A grand chessboard

A grand chessboard

Afghanistan and regional powers

As the Nato-led western military forces prepare to withdraw from Afghanistan by the end of 2014, all major regional players and global powers are struggling to come to terms with the aftermath. Istanbul was the latest venue where 12 regional states and the Afghan government came together a few days ago to make another effort at trying to bring some semblance of security and stability to Afghanistan and its surrounding region. A broader international gathering on Afghanistan will be held in Bonn next month, followed by a Nato summit in May in Chicago to assess the ground realities and political progress in Afghanistan.

Regional cooperation was declared at the Istanbul conference as the only viable alternative to the festering regional tensions that have plagued Afghanistan for decades. Various South and Central Asian governments present in Istanbul suggested that they recognised that Afghanistan’s problems of terrorism, narcotics trafficking and corruption affected them all and had to be addressed through cooperative efforts. They adopted the ‘Istanbul Protocol’ that commits countries as diverse as China, India, Iran, Kazakhstan, Pakistan and Russia to cooperate in countering terrorism, drug trafficking and insurgency in Afghanistan and in the neighbouring areas. In this context, Afghanistan’s traditionally divisive neighbours have pledged to support its efforts to reconcile with insurgent groups and to work together on joint security and economic initiatives to build long-term Afghan stability.

The Istanbul effort has been touted as a regional endeavour to solve a major regional issue and the very fact that some many regional states came together to at least articulate a policy response is indeed a step in the right direction. But as the vision has been laid out in Istanbul, the practical difficulties in implementing the goals outlined remain as stark as ever. The differences among the participating states are strong enough to derail the rhetoric that emerged out the conference.
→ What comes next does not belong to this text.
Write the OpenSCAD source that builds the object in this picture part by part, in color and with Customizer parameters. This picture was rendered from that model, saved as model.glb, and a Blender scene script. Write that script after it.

The role of the US looms particularly large over the future of Afghanistan. Though the US was not mentioned in the declaration, it did attend the conference, as a supporter not as a primary participant. The presence of the US was necessary. After all, this is the country that spends more than $10 billion a month in Afghanistan and has nearly 100,000 troops there. Given its reluctance to maintain its military presence in Afghanistan beyond 2014, the Obama administration has already heavily promoted the meeting as part of a process that it anticipates will set conditions allowing all US and Nato combat troops to withdraw from Afghanistan by the end of 2014. The US has reached out to regional powers in order to bring them into Afghanistan more substantively.

Power struggle

Meanwhile, regional power struggle continues. Turkey made a public effort to try to mediate differences between Pakistan and Afghanistan. As a result of this, Hamid Karzai and Asif Ali Zardari agreed to a joint inquiry into the assassination last month of Burhanuddin Rabbani, who was in charge of negotiations with the Taliban as head of Afghanistan’s High Peace Council. It remains to be seen if this would lead to normalisation of ties between Islamabad and Kabul.
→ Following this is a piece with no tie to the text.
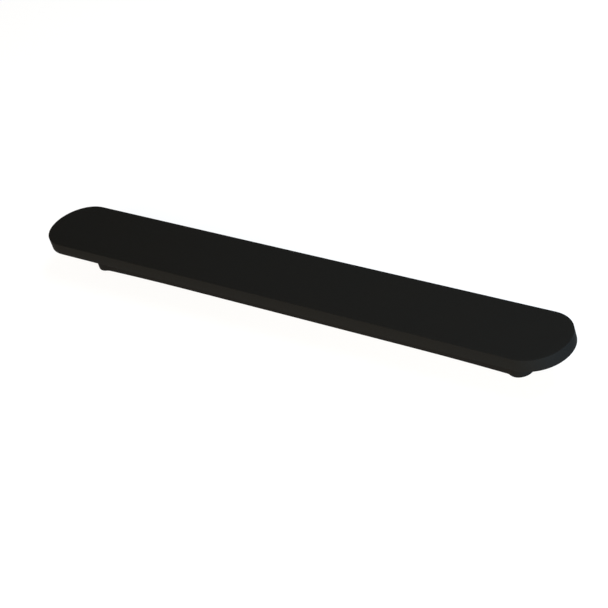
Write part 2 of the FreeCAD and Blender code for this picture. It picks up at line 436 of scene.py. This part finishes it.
def spin_round(name, section, x, steps):
    """Turn a closed section (radius, height) once round an upright axis at x."""
    weld = 0.001 * MM
    bm = bmesh.new()
    points = [bm.verts.new((x + radius, 0, height)) for radius, height in section]
    ring = [bm.edges.new(pair) for pair in zip(points, points[1:] + points[:1])]
    bmesh.ops.spin(bm, geom=ring, cent=(x, 0, 0), axis=(0, 0, 1), angle=TAU, steps=steps,
                   use_merge=True)
    bmesh.ops.remove_doubles(bm, verts=bm.verts, dist=weld)
    bmesh.ops.recalc_face_normals(bm, faces=bm.faces)
    return make_piece(name, bm)


def build_ring(name, x):
    """A rubber foot ring with two V-grooves in its lower face and eased edges."""
    outer = (ring_high.x - ring_low.x) / 2
    inner = 3.8 * MM
    ease = 0.25 * MM
    groove = 0.3 * MM
    low, high = ring_low.z, ring_high.z
    section = [(inner, high), (inner, low + ease), (inner + ease, low)]
    for share in (1 / 3, 2 / 3):
        middle = inner + (outer - inner) * share
        section += [(middle - groove, low), (middle, low + groove), (middle + groove, low)]
    section += [(outer - ease, low), (outer, low + ease), (outer, high)]
    return spin_round(name, section, x, steps=64)


def build_insert(name, x):
    """A turned brass insert with a chamfered mouth, its thread drawn as separate rings."""
    outer = (insert_high.x - insert_low.x) / 2
    crest = 2.1 * MM                     # the M5 thread's radius at its crests and its roots
    root = 2.45 * MM
    pitch = 0.8 * MM
    chamfer = 0.4 * MM
    low, high = insert_low.z, insert_high.z
    section = [(outer, low), (outer, high), (crest, high)]
    turns = int((high - low) / pitch) - 1
    for i in range(turns):
        top = high - (i + 0.5) * pitch
        section += [(root, top), (crest, top - pitch / 2)]
    section += [(crest, low + chamfer), (crest + chamfer, low)]
    return spin_round(name, section, x, steps=48)


# ---- put the object together

set_camera()
set_studio()

leather = synthetic_leather()

# The rail's black is painted a shade darker than the bar's, as painted shade under the bar over it, and
# it has almost no shine.
rail_abs_painted_shade = moulded_plastic("spark_eroded_black_abs_painted_shade", "#100f0e", "#12110f", roughness=0.6,
                           erosion_mm=0.35, depth_mm=0.04, shine=0.018)

# Inside and underneath: the board and the rivets have a slight gloss, the panel's coarser grain
# dulls it, and the rubber has almost none.
board_abs = moulded_plastic("moulded_black_abs", "#2a2a2a", "#303030", roughness=0.5,
                            erosion_mm=0.5, depth_mm=0.03, shine=0.4)
panel_pp = moulded_plastic("grained_polypropylene_sheet", "#1c1c1c", "#212121", roughness=0.6,
                           erosion_mm=0.6, depth_mm=0.08, shine=0.3)
rivet_nylon = moulded_plastic("moulded_black_nylon", "#1e1e1e", "#232323", roughness=0.45,
                              erosion_mm=0.3, depth_mm=0.02, shine=0.4)
grip_rubber = moulded_plastic("moulded_black_rubber", "#191919", "#1f1f1f", roughness=0.85,
                              erosion_mm=0.3, depth_mm=0.05, shine=0.2)

# Zinc plate is a soft pale grey, the screws' is bluer, darker and less rough, and brass is yellow.
zinc_steel = lined_metal("zinc_plated_steel", "#b4b8bc", "#ccd0d4", roughness=0.35, brush_mm=0.15)
screw_zinc = lined_metal("blue_zinc_plated_steel", "#a4aab4", "#c0c6ce", roughness=0.3, brush_mm=0.1)
brass = lined_metal("turned_brass", "#c8a04c", "#dcb764", roughness=0.28, brush_mm=0.08)
foam = foam_rubber()

skin_piece = build_skin()
dress(skin_piece, leather)
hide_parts("pad_cover")

foam_piece = build_foam()
dress(foam_piece, foam)
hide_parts("foam_pad")

rail_piece = copy_of_node("base_rail", "rail_with_posts", sharp=30)
# the rail's darker colour is painted shade from the bar above it
dress(rail_piece, rail_abs_painted_shade)
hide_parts("base_rail")

strip_piece = build_strip()
dress(strip_piece, grip_rubber)
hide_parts("anti_slip_strip")

rivet_piece = copy_of_node("panel_rivets", "push_rivets", sharp=30)
dress(rivet_piece, rivet_nylon)
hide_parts("panel_rivets")

pieces = [skin_piece, foam_piece, rail_piece, strip_piece, rivet_piece]
for side, x in (("left", -post_x), ("right", post_x)):
    ring = build_ring(side + "_rubber_ring", x)
    dress(ring, grip_rubber)
    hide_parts(side + "_foot_ring")
    insert = build_insert(side + "_brass_insert", x)
    dress(insert, brass)
    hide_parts(side + "_thread_insert")
    pieces += [ring, insert]
for piece in pieces:
    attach(piece, "root")

node_finishes = {
    "carrier_board": board_abs,
    "stiffener_bar": zinc_steel,
    "press_nuts": zinc_steel,
    "under_panel": panel_pp,
    "rail_screws": screw_zinc,
    "rail_washers": screw_zinc,
    "locating_dowels": zinc_steel,
}
for node, finish in node_finishes.items():
    dress(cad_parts[node], finish)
India's participation this year was significant as it was kept out at the behest of Pakistan from the Istanbul conference last year. India has growing stakes in peace and stability in Afghanistan and the recent India-Afghan strategic partnership agreement underlines India’s commitment to the ensure that a positive momentum in Delhi-Kabul ties is maintained. Reports that the Obama administration is relying on ISI to help organise and kick-start reconciliation talks aimed at ending the war in Afghanistan despite accusing it of supporting the Haqqani terrorist network, which has mounted sustained attacks attacks on western and Indian targets, should be worrying. The ISI has little interest in bringing the Haqqanis to the negotiating table as they continue to view the insurgents as their best bet for maintaining influence in Afghanistan as the US reduces its presence there.

Other regional players have their own interests in the future of Afghanistan. Iran opposes any long-term American presence in Afghanistan under a security agreement being negotiated between Washington and Kabul that would follow the 2014 combat withdrawal.

Russia wants to ensure that Afghanistan doesn’t become the source of Islamist instability that can be transported to its territories via other Central Asian states. China wants to preserve its growing economic profile in Afghanistan but is not interested in making significant political investment at the moment. It can also rely on its ‘all weather’ friend in Pakistan to meet its interests in Af-Pak.

Conflicting interests over Afghanistan have tended to play a pivotal role in the formation of foreign policies of regional powers vis-à-vis each other and that continues to be the case even today. Afghanistan’s predicament is a difficult one. It would like to enhance its links with its neighbouring states so as to gain the economic advantages and tackle common threats to regional security. Yet, such interactions also leave it open to becoming a theatre for the neighbouring states where they can play out their regional rivalries. Peace and stability will continue to elude Afghanistan so long as its neighbours continue to view it through the lens of their regional rivalries and as a chessboard for enhancing their regional power and influence.